Why Kenya’s central bank will maintain its prudent monetary policy stance
The Central Bank of Kenya (CBK) says it will hold its next Monetary Policy Committee (MPC) meeting on Wednesday, March 27, 2019.
In the last meeting held January, it maintained the base lending rate at 9% largely on stable macro-economic fundamentals.
However, the regulator said it will revisit the issue of the interest rate cap, that capped lending rates at 4.0% above the Central Bank Rate (CBR) with an aim of having structural reforms for uplifting the growth and expansion on the MSMEs in the medium to long term.

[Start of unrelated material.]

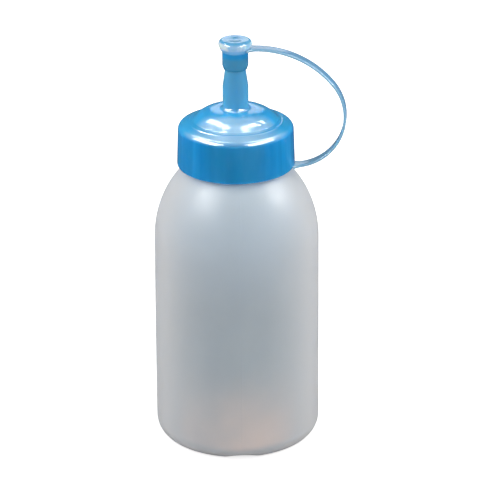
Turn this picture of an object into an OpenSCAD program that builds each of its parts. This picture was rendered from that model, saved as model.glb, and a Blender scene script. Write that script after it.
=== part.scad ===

With the macroeconomic environment expected to remain stable inflation declining driven by stable and low food and fuel prices as well as subdued demand pressure, CBA monthly Economic Report for February observed that “This could see the monetary policy bend towards easing especially if the narrowing output gap proves non-inflationary. Even then, the central bank will remain cautious of pervasive effects of the interest rate cap.”
“We maintain the view that the central bank will stay pat, for now. With a fast narrowing output gap, low credit growth notwithstanding, and prospects of perverse
reactions to adjustments in the policy rate, a wait and see may be the best bet for the central bank, in our view.”
Cytonn Investments’ 2019 annual outlook expects the monetary policy to remain relatively stable in 2019, and lean to a possible easing, as the CBK monitors Kenya’s inflation rate and the currency.
Genghis Capital PlayBook 2019 as regards to the monetary policy side, the central bank rate will be maintained throughout the year this is because “Private sector credit remains anemic and has trailed the Central Bank target as outlined in the bi-annual Monetary policy Statement reports…this has been a major concern raised by CBK.”